The UKIPO had refused Abraxis's SPC application (GB/09/046) for a product described as "paclitaxel formulated as albumin bound nanoparticles" (called nab-paclitaxel by Abraxis, and marketed under the trade mark Abraxane), because it did not comply with Article 3(d). Abraxane is indicated for treatment of metastatic breast cancer, metastatic adenocarcinoma of the pancreas and non-small cell lung cancer, used alone or together with other anti-cancer treatments. Before the marketing authorisation for Abraxane had been obtained, paclitaxel had been marketed by other parties under the marks Paxene and Taxol under earlier MAs. The Hearing Officer decided that as the active ingredient of the medicinal product authorised by the MA was paclitaxel, and not nab-paclitaxel, the Abraxane MA was not the first authorisation. The Hearing Officer also rejected the alternative argument that nab-paclitaxel was a new and inventive formulation of an old active ingredient (paclitaxel) and that Article 3(d) should permit the grant of an SPC for a product which consists of a new and inventive formulation of an old active ingredient.

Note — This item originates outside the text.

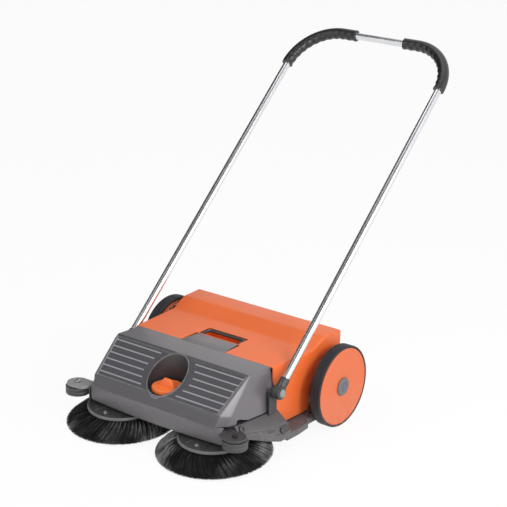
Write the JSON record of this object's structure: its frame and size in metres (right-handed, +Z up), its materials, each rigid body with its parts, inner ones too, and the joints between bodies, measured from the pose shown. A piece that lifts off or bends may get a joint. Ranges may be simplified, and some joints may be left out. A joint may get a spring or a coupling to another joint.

In its Neurim decision, the CJEU had endorsed SPC protection for new applications for existing 'old' active ingredients. Applying a teleological approach to the Regulation and focusing on its objectives, the CJEU decided that the existence of an earlier MA for a medicinal product would not preclude the grant of an SPC for a different application of the same product. Arnold J has criticised Neurim in previous cases and he returned to this line of attack here, referring the following question to the CJEU:
"Is Article 3(d) of the SPC Regulation to be interpreted as permitting the grant of an SPC where the marketing authorisation referred to in Article 3(b) is the first authorisation within the scope of the basic patent to place the product on the market as a medicinal product and where the product is a new formulation of an active ingredient?"
Again, Arnold J offered his own suggested answer, namely that SPCs should not be available for new formulations of old active ingredients (as opposed to new applications i.e., new therapeutic uses). Whilst he recognised the primary purpose of the SPC Regulation was to reward innovative research and compensate patentees for delays in obtaining marketing authorisations, he stressed that it was also intended to provide a simple and predictable system that could be operated by national patent offices in a uniform manner, and which balanced the interests of patentees with other stakeholders. As such, it was necessary to have 'bright-line rules', even if they might sometimes deprive meritorious inventions of extended protection.